Holy jebus, this is a great country. My favorite observation is a common meme here, that the English found an island paradise and used it as a penal colony. Whenever I’m in Toronto or Montreal, I am amazed at how nice Canadians are. And they are. Nice. But they’re kind in a way that seems meek, like they know their country is America’s awkward-fitting hat. I think it was Johnny Soporno who first pointed out to me that you could shove someone in Toronto, and he would apologize to you for being in your hand’s way. It’s only partly an exaggeration.

Aussies have been nice across the board so far, but they’re nice in a very different way, in a cool “Let’s have a beer then go punch a kangaroo!” way. Oh, and the women… Goddamn. Sydney is a temperate zone, with temperature extremes something akin to Los Angeles, the city is teeming with beaches, and it’s the richest city in Australia. The net result: lots and lots of beautiful women. The country’s proximity to Asia, of course, means that Future is a happy, happy camper; besides English and Arabic, Chinese is the most commonly spoken language here.

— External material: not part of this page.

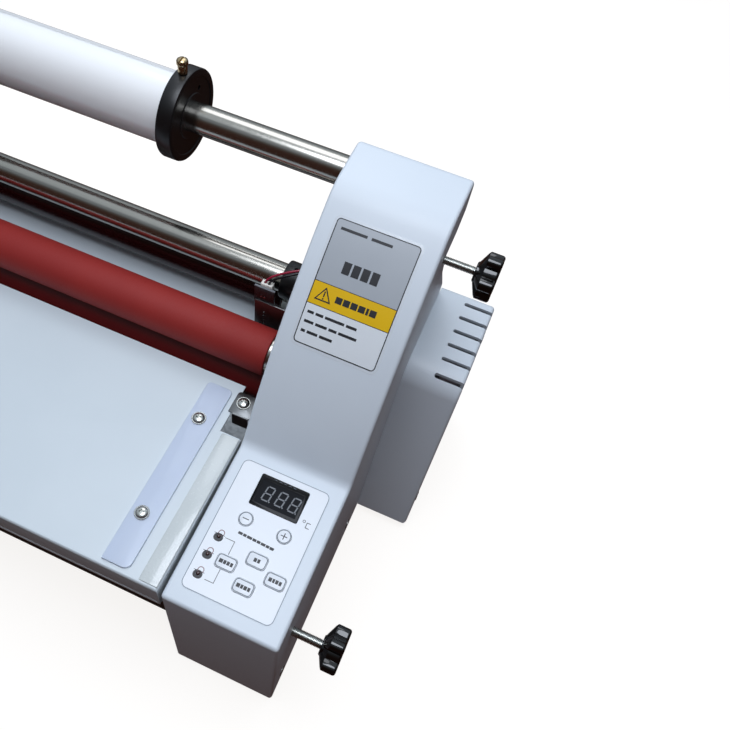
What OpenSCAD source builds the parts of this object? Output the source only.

The city is considerably more expensive than I had anticipated, which is not a problem this time around since I am assisting another instructor and therefore don’t really have to pay for anything. Nonetheless, it’s daunting to purchae two diet sodas and hand over $8.00. Speaking of dollars, Australian money is the coolest money I’ve seen, tied with Hong Kong’s. I’m pretty sure the same people designed both currencies. The bills are plastic and vibrantly colored, and the larger bills have this weird cellophane strip that somehow prevents counterfeiting (all a Google Images search away, of course, but it’s not the same thing as having the plastic bills actually in your hands).

Synopsis: you should come to Australia.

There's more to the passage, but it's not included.